The UK Government has launched a consultation to determine how best it can alter planning policy frameworks to support developers and businesses seeking to build energy storage facilities in England.
Launched on Monday (14 January), the Department for Business, Energy and Industrial Strategy’s (BEIS) consultation asks developers, investors and other energy storage sector stakeholders how policy can help stimulate the construction of co-located renewable arrays and storage systems.
Specifically, the consultation aims to garner opinions on whether BEIS should alter current regulation surrounding large-scale storage projects with a capacity of 50MW or more. Currently, these projects are required to pass through the Nationally Significant Infrastructure Projects (NSIP) regime, while smaller developments are processed through local planning frameworks.
The consultation proposes that the 50MW “cap” is removed, allowing all storage projects, regardless of capacity or output, to be sent to local authorities for planning committee approval.
It additionally recommends that storage projects co-located with other forms of generation should only need to pass through the national planning system if the capacity of each aspect exceeds 50MW.
According to BEIS, such moves would spur the uptake of renewables and storage without distorting investment decisions.
“Our findings so far indicate that the 50MW capacity threshold, which triggers the need for a proposal to be brought into the NSIP regime, does not in itself distort storage developers’ sizing and investment decisions to a significant degree,” the consultation document states.

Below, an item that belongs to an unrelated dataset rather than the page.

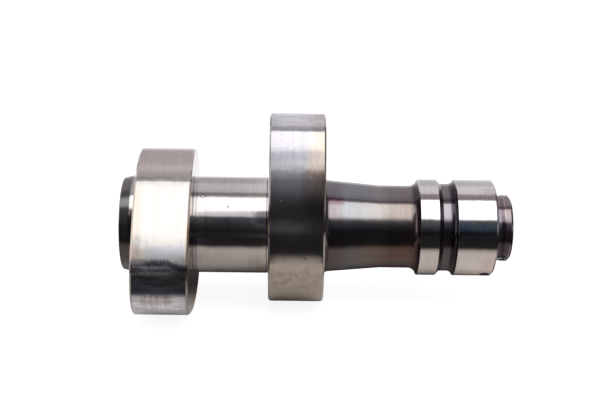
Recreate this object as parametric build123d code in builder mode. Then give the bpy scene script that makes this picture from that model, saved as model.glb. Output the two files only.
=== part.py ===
"""A two-lobe camshaft, forged in one piece, then turned and ground.

The axis of the shaft is the X axis, and the origin is the middle of the centre journal. From
the plain end to the drive end it has: an end boss, the end lobe, the centre journal between
two grinding reliefs, the neck lobe, a tapered neck, a collar, a groove, the drive journal and
a spigot. Z is up, with the camshaft lying at rest on its two lobes. Sizes are in millimetres,
and angles around the shaft start at the front (-Y) and grow upwards (+Z).
"""

from build123d import *
from math import atan2, cos, degrees, radians, sin, sqrt, tan
import os

# Diameters along the shaft
journal_d = 25.0
neck_d = 21.4
groove_d = 22.7
spigot_d = 17.2

# Lengths along the shaft, from the plain end to the drive end
boss_length = 4.55
lobe_width = 14.0
bearing_width = 19.1
neck_taper_length = 14.65
neck_straight_length = 9.65
collar_width = 4.7
groove_width = 4.75
drive_length = 10.1
spigot_length = 4.45

# Cams: one base circle, and for each lobe its lift, the radii of its nose and its flanks,
# and the direction in which its nose points
base_circle_d = 39.4
end_lobe = {"lift": 9.7, "nose_r": 10.3, "flank_r": 51.0, "direction": -20.9}
neck_lobe = {"lift": 11.1, "nose_r": 10.8, "flank_r": 38.0, "direction": 80.1}
lobe_edge_break = 0.45

# Boss: its outer end is turned down to a short lead
boss_lead_length = 2.6
boss_lead_depth = 0.6
boss_edge_break = 0.25

# Grinding reliefs beside the centre journal: V-shaped cuts with plain rings left standing
relief_depth = 0.18
relief_cut = 0.33
relief_ring = 0.36

# Neck, collar and groove
neck_taper_angle = 5.0
neck_root_r = 1.5
collar_root_r = 2.35
groove_flank_angle = 45.0
groove_root_r = 1.7

# Drive journal and spigot
drive_edge_break = 0.55
spigot_root_slope = 0.3
spigot_edge_break = 0.6
spigot_groove_width = 1.1
spigot_groove_depth = 0.12
spigot_land_width = 2.1

# Oil way: a gallery drilled from the plain end, and the two cross holes that it feeds
gallery_d = 5.0
gallery_mouth_d = 8.0
gallery_overrun = 1.0
oil_hole_d = 2.3
oil_hole_mouth_d = 2.6
drive_oil_hole_angle = -60.0
drive_oil_hole_setback = 2.2
bearing_oil_hole_angle = 150.0

# Drive end: a centre hole in the spigot's face, and a locating dimple in its side
centre_hole_d = 3.15
centre_hole_mouth_d = 6.7
centre_hole_depth = 6.0
dimple_angle = -52.0
dimple_setback = 1.6
dimple_mouth_d = 2.5
dimple_pilot_d = 1.3
dimple_depth = 2.6

# Cutting angles of the tools
centre_angle = 60.0
countersink_angle = 90.0
drill_point_angle = 118.0

# Places along the axis, counted from the middle of the centre journal
end_lobe_inner_x = -bearing_width / 2
end_lobe_outer_x = end_lobe_inner_x - lobe_width
boss_end_x = end_lobe_outer_x - boss_length
neck_lobe_inner_x = bearing_width / 2
neck_lobe_outer_x = neck_lobe_inner_x + lobe_width
taper_end_x = neck_lobe_outer_x + neck_taper_length
collar_x = taper_end_x + neck_straight_length
groove_x = collar_x + collar_width
drive_x = groove_x + groove_width
spigot_x = drive_x + drive_length
drive_end_x = spigot_x + spigot_length
drive_oil_hole_x = spigot_x - drive_oil_hole_setback

# Radii
base_r = base_circle_d / 2
journal_r = journal_d / 2
neck_r = neck_d / 2
groove_r = groove_d / 2
spigot_r = spigot_d / 2


def outward(angle):
    """Direction square to the axis, at the angle around the shaft."""
    return Vector(0, -cos(radians(angle)), sin(radians(angle)))


def cam_profile(x, lift, nose_r, flank_r, direction):
    """Section of a lobe at x: base circle, nose and two flanks, arcs that run into each other."""
    nose_x = base_r + lift - nose_r
    # Base circle and nose both touch a flank from inside, so the flank's centre lies
    # flank_r - base_r from the shaft's axis and flank_r - nose_r from the nose's centre.
    to_axis = flank_r - base_r
    to_nose = flank_r - nose_r
    flank_x = (to_axis**2 - to_nose**2 + nose_x**2) / (2 * nose_x)
    flank_y = sqrt(to_axis**2 - flank_x**2)
    heel_angle = degrees(atan2(flank_y, -flank_x))
    shoulder_angle = degrees(atan2(flank_y, nose_x - flank_x))
    flank_turn = heel_angle - shoulder_angle
    across = Plane(origin=(x, 0, 0), x_dir=outward(direction), z_dir=(1, 0, 0))
    with BuildSketch(across) as profile:
        with BuildLine():
            CenterArc((0, 0), base_r, heel_angle, 360 - 2 * heel_angle)
            CenterArc((flank_x, -flank_y), flank_r, shoulder_angle, flank_turn)
            CenterArc((nose_x, 0), nose_r, -shoulder_angle, 2 * shoulder_angle)
            CenterArc((flank_x, flank_y), flank_r, -heel_angle, flank_turn)
        make_face()
    return profile.sketch


def drilled_section(mouth_x, inwards, drill_d, mouth_d, depth):
    """Half-section of a hole on the axis, with a centre's cone at its mouth and a drill point."""
    drill_r, mouth_r = drill_d / 2, mouth_d / 2
    cone = (mouth_r - drill_r) / tan(radians(centre_angle / 2))
    point = drill_r / tan(radians(drill_point_angle / 2))
    with BuildSketch(Plane.XZ) as section:
        with BuildLine():
            Polyline(
                (mouth_x, 0),
                (mouth_x, mouth_r),
                (mouth_x + inwards * cone, drill_r),
                (mouth_x + inwards * depth, drill_r),
                (mouth_x + inwards * (depth + point), 0),
                close=True,
            )
        make_face()
    return section.sketch


def root_run(root_r, height):
    """Length along the axis of a root's arc that climbs through a height."""
    return sqrt(root_r**2 - (root_r - height) ** 2)


def into_shaft(x, radius, angle):
    """Plane on the shaft's surface, with its Z axis square to the shaft and pointing outwards."""
    away = outward(angle)
    return Plane(origin=Vector(x, 0, 0) + away * radius, x_dir=(1, 0, 0), z_dir=away)


def circle_edge(part, x, radius):
    """The round edge of the part at x that has the given radius."""
    circles = part.edges().filter_by(GeomType.CIRCLE)
    at_x = circles.filter_by_position(Axis.X, x - 0.001, x + 0.001)
    return at_x.sort_by(lambda edge: abs(edge.radius - radius))[0]


with BuildPart() as camshaft:
    # Lobes, with the edges of their rims broken
    extrude(cam_profile(end_lobe_outer_x, **end_lobe), amount=lobe_width)
    extrude(cam_profile(neck_lobe_inner_x, **neck_lobe), amount=lobe_width)
    chamfer(camshaft.edges(), lobe_edge_break)

    # Shaft: half of its section, turned about the axis. The neck's taper and the journal meet
    # inside the neck lobe.
    taper_rise = tan(radians(neck_taper_angle))
    meeting_x = neck_lobe_outer_x - lobe_width / 2
    meeting_r = neck_r + (taper_end_x - meeting_x) * taper_rise
    collar_run = root_run(collar_root_r, journal_r - neck_r)
    groove_run = root_run(groove_root_r, journal_r - groove_r)
    flank_run = (journal_r - groove_r) / tan(radians(groove_flank_angle))
    with BuildSketch(Plane.XZ):
        with BuildLine():
            Polyline(
                (collar_x - collar_run, neck_r),
                (taper_end_x, neck_r),
                (meeting_x, meeting_r),
                (meeting_x, journal_r),
                (boss_end_x + boss_lead_length, journal_r),
                (boss_end_x, journal_r - boss_lead_depth),
                (boss_end_x, 0),
                (drive_end_x, 0),
                (drive_end_x, spigot_r),
                (spigot_x, spigot_r),
                (spigot_x, journal_r),
                (drive_x, journal_r),
            )
            RadiusArc((drive_x, journal_r), (drive_x - groove_run, groove_r), groove_root_r)
            Polyline(
                (drive_x - groove_run, groove_r),
                (groove_x + flank_run, groove_r),
                (groove_x, journal_r),
                (collar_x, journal_r),
            )
            RadiusArc((collar_x, journal_r), (collar_x - collar_run, neck_r), collar_root_r)
        make_face()
    revolve(axis=Axis.X)

    # Roots and broken edges of the shaft
    neck_root_edge_r = neck_r + neck_taper_length * taper_rise
    fillet(circle_edge(camshaft, neck_lobe_outer_x, neck_root_edge_r), neck_root_r)
    chamfer(circle_edge(camshaft, spigot_x, spigot_r), spigot_root_slope)
    chamfer(circle_edge(camshaft, spigot_x, journal_r), drive_edge_break)
    chamfer(circle_edge(camshaft, drive_end_x, spigot_r), spigot_edge_break)
    chamfer(circle_edge(camshaft, boss_end_x, journal_r - boss_lead_depth), boss_edge_break)

    # Grinding reliefs: two cuts on the end lobe's side with a ring left standing between them,
    # and one on the neck lobe's side behind a ring. The spigot's groove is cut with them.
    end_cut_x = end_lobe_inner_x + relief_cut / 2
    relief_xs = [
        end_cut_x,
        end_cut_x + relief_cut + relief_ring,
        neck_lobe_inner_x - relief_ring - relief_cut / 2,
    ]
    with BuildSketch(Plane.XZ):
        with Locations(*[(x, journal_r) for x in relief_xs]):
            Polygon((-relief_cut / 2, 0), (0, -relief_depth), (relief_cut / 2, 0), (0, relief_depth))
        with Locations((drive_end_x - spigot_land_width - spigot_groove_width / 2, spigot_r)):
            Rectangle(spigot_groove_width, 2 * spigot_groove_depth)
    revolve(axis=Axis.X, mode=Mode.SUBTRACT)

    # Gallery from the plain end to just past the drive journal's oil hole, and the centre hole
    gallery_depth = drive_oil_hole_x + oil_hole_d / 2 + gallery_overrun - boss_end_x
    gallery = drilled_section(boss_end_x, 1, gallery_d, gallery_mouth_d, gallery_depth)
    centre = drilled_section(drive_end_x, -1, centre_hole_d, centre_hole_mouth_d, centre_hole_depth)
    revolve(gallery, axis=Axis.X, mode=Mode.SUBTRACT)
    revolve(centre, axis=Axis.X, mode=Mode.SUBTRACT)

    # Oil holes down to the gallery, and the locating dimple
    with Locations(
        into_shaft(drive_oil_hole_x, journal_r, drive_oil_hole_angle),
        into_shaft(0, journal_r, bearing_oil_hole_angle),
    ):
        CounterSinkHole(oil_hole_d / 2, oil_hole_mouth_d / 2, journal_r, countersink_angle)
    with Locations(into_shaft(spigot_x + dimple_setback, spigot_r, dimple_angle)):
        CounterSinkHole(dimple_pilot_d / 2, dimple_mouth_d / 2, dimple_depth, countersink_angle)

camshaft.part.label = "camshaft"
os.makedirs("parts", exist_ok=True)
export_step(camshaft.part, "parts/camshaft.step")
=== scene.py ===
# %% [markdown]
# # A ground steel camshaft, dressed in Blender
# The shape comes from the packed CAD model, which stays as it is. This file gives it
# its steel, bright and dark surroundings to mirror, and a camera. The frame is in
# metres, with +X along the shaft to its drive end and +Z up. Places in the materials
# are in millimetres, and angles round the shaft are in degrees.

import math

import bmesh
import bpy
from mathutils import Matrix, Vector


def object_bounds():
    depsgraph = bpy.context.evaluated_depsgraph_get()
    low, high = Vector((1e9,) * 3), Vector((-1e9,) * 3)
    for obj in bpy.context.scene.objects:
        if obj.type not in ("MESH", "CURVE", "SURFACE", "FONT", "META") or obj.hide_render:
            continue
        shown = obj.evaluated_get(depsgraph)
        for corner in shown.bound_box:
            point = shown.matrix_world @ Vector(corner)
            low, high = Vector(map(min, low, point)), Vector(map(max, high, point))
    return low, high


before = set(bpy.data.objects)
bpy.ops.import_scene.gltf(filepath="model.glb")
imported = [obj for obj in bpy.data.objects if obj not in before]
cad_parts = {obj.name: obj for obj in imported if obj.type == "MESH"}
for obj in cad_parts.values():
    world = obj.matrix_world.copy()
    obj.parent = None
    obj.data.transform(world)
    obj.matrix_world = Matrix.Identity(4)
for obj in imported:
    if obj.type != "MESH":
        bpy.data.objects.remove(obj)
cad_box = [list(map(float, corner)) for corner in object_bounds()]
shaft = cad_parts["camshaft"]
MM = 0.001
low, high = (Vector(corner) for corner in cad_box)
print("camshaft", [round(side / MM, 1) for side in high - low], "mm")
print("camshaft", len(shaft.data.polygons), "faces")

# %% [markdown]
# ## Camera
# A long lens close to the shaft, 18 degrees above it and almost square to it. The
# camera starts at the point it aims at, is turned there and then drawn back, so each
# number is one thing to set: aim, turn, tilt, roll and distance. A Track To
# constraint would aim it too, but it leaves no say over the roll.

# %% Camera
AIM = (17.46, 1.98, 6.27)
DISTANCE, ELEVATION, AZIMUTH, ROLL = 310.6, 17.99, -0.697, 0.988
FOCAL_IN_PIXELS, PICTURE_WIDTH, SENSOR = 1191.5, 600, 36.0

lens = bpy.data.cameras.new("camera")
lens.sensor_width = SENSOR
lens.lens = SENSOR * FOCAL_IN_PIXELS / PICTURE_WIDTH
camera = bpy.data.objects.new("camera", lens)
bpy.context.scene.collection.objects.link(camera)
camera.matrix_world = (
    Matrix.Translation(Vector(AIM) * MM)
    @ Matrix.Rotation(math.radians(AZIMUTH), 4, "Z")
    @ Matrix.Rotation(math.radians(90 - ELEVATION), 4, "X")
    @ Matrix.Rotation(math.radians(ROLL), 4, "Z")
    @ Matrix.Translation((0, 0, DISTANCE * MM))
)
bpy.context.scene.camera = camera
bpy.context.scene.view_settings.view_transform = "Standard"
stands_at = [round(c / MM) for c in camera.matrix_world.translation]
print("lens", round(lens.lens, 1), "mm, at", stands_at, "mm")

# %% [markdown]
# ## Sums on shader sockets
# A pattern is arithmetic on coordinates. By hand, each step of it would be a Math node
# and two links. `Wire` holds one output socket and turns + - and * into those nodes, so
# a mask reads like a formula.

# %% One socket that can be summed


class Wire:
    """One output socket that sums can be written on."""

    def __init__(self, net, socket):
        self.net, self.socket = net, socket

    def work_out(self, operation, *values):
        return self.net.add("ShaderNodeMath", {"operation": operation}, values)

    def __add__(self, other):
        return self.work_out("ADD", self, other)

    def __sub__(self, other):
        return self.work_out("SUBTRACT", self, other)

    def __rsub__(self, other):
        return self.work_out("SUBTRACT", other, self)

    def __mul__(self, other):
        # A product over several masks starts at a plain 1, which needs no node.
        times_one = isinstance(other, int) and other == 1
        return self if times_one else self.work_out("MULTIPLY", self, other)

    def __neg__(self):
        return self * -1

    __radd__, __rmul__ = __add__, __mul__

    def top(self, other):
        """The larger of two values."""
        return self.work_out("MAXIMUM", self, other)

    def root(self):
        return self.work_out("SQRT", self)


print("a Wire can", ", ".join(name for name in vars(Wire) if name[0] != "_"))

# %% [markdown]
# ## The nodes of one material
# One method makes any node. Its settings come first, because some of them change which
# inputs the node has, and then come the values or links of its inputs.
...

The consultation closes on March 25, with respondents encouraged to submit their evidence online, by email or by post. Any policy changes resulting from the consultation will apply to England only.
Industry reaction
The launch of the consultation has been welcomed by the Renewable Energy Association’s head of policy Frank Gordon, who said: “A future UK electricity system with high energy storage deployment will reduce the need to produce ‘peak’ demand from fossil fuels, accelerate decarbonisation by improving the efficiency of wind and solar generation and reduce the need for costly grid reinforcement.